My hair is usually blue, but I have to look for work again so I dyed it back to brown.


----------



## Jake (May 17, 2015)

my hair is dyed a lighter shade of brown


----------



## KaydeeKrunk (May 17, 2015)

If I didn't have a job that required "natural" color hair I would have purple/lilac maybe some silver mixed in. 



Spoiler: DREAM HAIRS


----------



## Noir (May 17, 2015)

My hair is naturally black, until I came down to this state, where it bleached itself to a dark brown from the sun. .-. Or thats what I like to think. >:C

But right now it's blackish brown, blonde, and red, fading into eachother. c: I have a fauxhawk too.


----------



## Hulaette (May 17, 2015)

I have black hair and purple bangs.


----------



## soda (May 17, 2015)

brownish blonde/idk

brunde?


----------



## Aestivate (May 17, 2015)

I've blond hair with a kind of goldish color to it and I don't really like it. Also my green eyes don't really fit my hair color. I would prefer to have dark blonde hair or just completely black hair because I feel like it would fit me better but looking at where I live and my ethnicity that last one would be almost impossible. I know I could just dye my hair but that doesn't feel right. If I would dye it, it would no longer be me.

- - - Post Merge - - -



KaydeeKrunk said:


> If I didn't have a job that required "natural" color hair I would have purple/lilac maybe some silver mixed in.
> 
> 
> 
> Spoiler: DREAM HAIRS



I've actually heard about this manytimes. Overhere if you dye your hair in a non-natural color even if it's only a bit you would be fired for almost every job. I don't think that's fair. I mean, you hire someone because of his talent not because how he or she looks right? (excluded jobs like modelling and stuff like that of course)


----------



## Nay (May 17, 2015)

I have a black hair but if I could dye it I would go for green yooo.
Maybe only near the back, like a green undercut.


----------



## Astro Cake (May 17, 2015)

Dark-ish golden blonde. Been thinking about dying it a cool brown.


----------



## Jamborenium (May 17, 2015)

my hair is brunette, I really want to dye it pink but I don't think it would look good
TBH I don't think I'd look good with any other hair color besides brunette.


----------



## KaydeeKrunk (May 17, 2015)

Aestivate said:


> I've actually heard about this manytimes. Overhere if you dye your hair in a non-natural color even if it's only a bit you would be fired for almost every job. I don't think that's fair. I mean, you hire someone because of his talent not because how he or she looks right? (excluded jobs like modelling and stuff like that of course)

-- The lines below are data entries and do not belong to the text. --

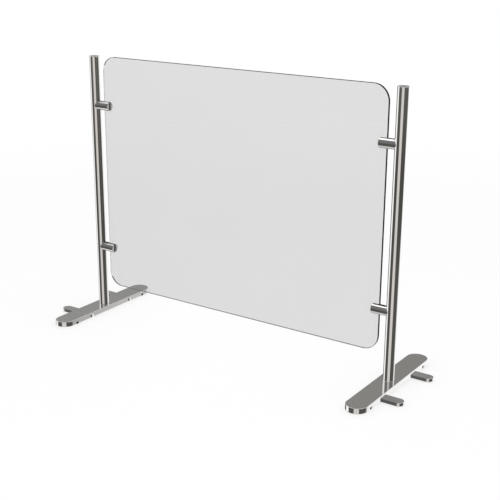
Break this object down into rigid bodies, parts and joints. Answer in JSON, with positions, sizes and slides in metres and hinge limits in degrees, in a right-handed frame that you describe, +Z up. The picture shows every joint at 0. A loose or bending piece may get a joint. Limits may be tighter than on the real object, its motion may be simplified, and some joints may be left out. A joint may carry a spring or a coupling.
{
  "type": "sneeze guard",
  "caption": "Free-standing counter-top sneeze guard: a clear round-cornered panel clamped between two polished round posts on flat base plates with outrigger bars.",
  "frame": {"origin": "on the counter, midway between the two posts", "axes": "+X along the panel, towards the right-hand post as a customer at the front sees it; +Y from the front to the back, where the clamp screws are; +Z up"},
  "size_m": [1.0108, 0.3474, 0.679],
  "materials": {
    "clear_panel": "clear, polished edges",
    "polished_steel": "mirror-polished stainless steel",
    "screw_steel": "plain machined stainless steel",
    "black_rubber": "matt moulded rubber"
  },
  "bodies": {
    "stands": {"left_base_plate": "polished_steel", "left_front_outrigger": "polished_steel", "left_front_outrigger_inner_screw": "screw_steel", "left_front_outrigger_outer_screw": "screw_steel", "left_front_outrigger_pad": "black_rubber", "left_front_foot_strip": "black_rubber", "left_back_outrigger": "polished_steel", "left_back_outrigger_inner_screw": "screw_steel", "left_back_outrigger_outer_screw": "screw_steel", "left_back_outrigger_pad": "black_rubber", "left_back_foot_strip": "black_rubber", "left_post_tube": "polished_steel", "left_post_cap": "polished_steel", "left_post_foot_plug": "screw_steel", "left_post_bolt": "screw_steel", "left_lower_front_jaw": "polished_steel", "left_lower_gasket": "black_rubber", "left_upper_front_jaw": "polished_steel", "left_upper_gasket": "black_rubber", "right_base_plate": "polished_steel", "right_front_outrigger": "polished_steel", "right_front_outrigger_inner_screw": "screw_steel", "right_front_outrigger_outer_screw": "screw_steel", "right_front_outrigger_pad": "black_rubber", "right_front_foot_strip": "black_rubber", "right_back_outrigger": "polished_steel", "right_back_outrigger_inner_screw": "screw_steel", "right_back_outrigger_outer_screw": "screw_steel", "right_back_outrigger_pad": "black_rubber", "right_back_foot_strip": "black_rubber", "right_post_tube": "polished_steel", "right_post_cap": "polished_steel", "right_post_foot_plug": "screw_steel", "right_post_bolt": "screw_steel", "right_lower_front_jaw": "polished_steel", "right_lower_gasket": "black_rubber", "right_upper_front_jaw": "polished_steel", "right_upper_gasket": "black_rubber"},
    "panel": {"panel": "clear_panel"},
    "left_lower_jaw": {"left_lower_rear_jaw": "polished_steel"},
    "left_lower_screw": {"left_lower_clamp_screw": "screw_steel"},
    "left_upper_jaw": {"left_upper_rear_jaw": "polished_steel"},
    "left_upper_screw": {"left_upper_clamp_screw": "screw_steel"},
    "right_lower_jaw": {"right_lower_rear_jaw": "polished_steel"},
    "right_lower_screw": {"right_lower_clamp_screw": "screw_steel"},
    "right_upper_jaw": {"right_upper_rear_jaw": "polished_steel"},
    "right_upper_screw": {"right_upper_clamp_screw": "screw_steel"}
  },
  "joints": [
    {"name": "panel_height", "type": "slide", "parent": "stands", "child": "panel", "axis": [0, 0, 1], "range_m": [-0.074, 0.05]},
    {"name": "left_lower_jaw_open", "type": "slide", "parent": "stands", "child": "left_lower_jaw", "axis": [0, 1, 0], "range_m": [0, 0.002]},
    {"name": "left_lower_screw_turn", "type": "hinge", "parent": "left_lower_jaw", "child": "left_lower_screw", "pos_m": [-0.40865, 0.01, 0.1775], "axis": [0, 1, 0], "range_deg": [0, 900]},
    {"name": "left_upper_jaw_open", "type": "slide", "parent": "stands", "child": "left_upper_jaw", "axis": [0, 1, 0], "range_m": [0, 0.002]},
    {"name": "left_upper_screw_turn", "type": "hinge", "parent": "left_upper_jaw", "child": "left_upper_screw", "pos_m": [-0.40865, 0.01, 0.554], "axis": [0, 1, 0], "range_deg": [0, 900]},
    {"name": "right_lower_jaw_open", "type": "slide", "parent": "stands", "child": "right_lower_jaw", "axis": [0, 1, 0], "range_m": [0, 0.002]},
    {"name": "right_lower_screw_turn", "type": "hinge", "parent": "right_lower_jaw", "child": "right_lower_screw", "pos_m": [0.40865, 0.01, 0.1775], "axis": [0, 1, 0], "range_deg": [0, 900]},
    {"name": "right_upper_jaw_open", "type": "slide", "parent": "stands", "child": "right_upper_jaw", "axis": [0, 1, 0], "range_m": [0, 0.002]},
    {"name": "right_upper_screw_turn", "type": "hinge", "parent": "right_upper_jaw", "child": "right_upper_screw", "pos_m": [0.40865, 0.01, 0.554], "axis": [0, 1, 0], "range_deg": [0, 900]}
  ],
  "couplings": [
    {"joint": "left_lower_screw_turn", "follows": "left_lower_jaw_open", "rad_per_m": 7853.9},
    {"joint": "left_upper_screw_turn", "follows": "left_upper_jaw_open", "rad_per_m": 7853.9},
    {"joint": "right_lower_screw_turn", "follows": "right_lower_jaw_open", "rad_per_m": 7853.9},
    {"joint": "right_upper_screw_turn", "follows": "right_upper_jaw_open", "rad_per_m": 7853.9}
  ]
}
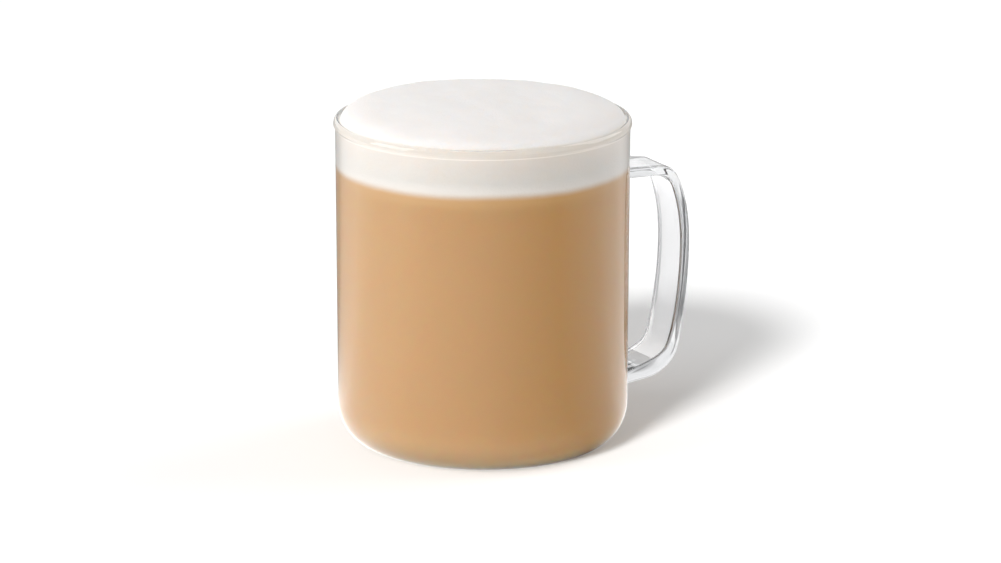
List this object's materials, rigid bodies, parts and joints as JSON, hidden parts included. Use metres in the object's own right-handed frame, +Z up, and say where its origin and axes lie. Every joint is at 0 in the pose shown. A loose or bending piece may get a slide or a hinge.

Yeah, most jobs are like this. Mostly because they think of it as "unprofessional" even though I live in a town where legit 80% of the population is druggies, I have to cover my tattoos and have somewhat "natural" colored hair. I get envious of my non-working friends or friends who work in like salons and stuff who have their pretty hair... 

I am still perfectly hospitable and nice no matter my hair color, piercings or tattoos, so I don't understand why I've got to cover up who I really am. Anytime anybody in public sees my piercings or tattoos all I get are compliments. So it's kind of silly.


----------



## Psydye (May 17, 2015)

Sort of a dirty blonde.


----------



## LilyACNL (May 17, 2015)

*Hair color?*

What's your hair colour, and if you could change it, to what colour? and why?


----------



## Karminny (May 17, 2015)

Mine is black/really dark brown

I want to dip dye it to a really bright blue, or a dark red. I don't really have a reason, it just sounds fun and cool.


----------



## Foxfire (May 17, 2015)

My hair is platinum blonde at the moment, but it'll probably be purple or blue again soon. I miss my weird colours :c


----------



## LilyACNL (May 17, 2015)

Karminny said:


> Mine is black/really dark brown
> 
> I want to dip dye it to a really bright blue, or a dark red. I don't really have a reason, it just sounds fun and cool.


Thats so cool! Yeah, I just made my strands blue (I have dark brown) but I've always wanted silvery blue-y kinda thing!

- - - Post Merge - - -



Foxfire said:


> My hair is platinum blonde at the moment, but it'll probably be purple or blue again soon. I miss my weird colours :c




Awe, well I bet it looks awesome!


----------



## Michiru-hime (May 17, 2015)

I have really, really dark brown hair. So I had some caramel balayage done to it and looks awesome!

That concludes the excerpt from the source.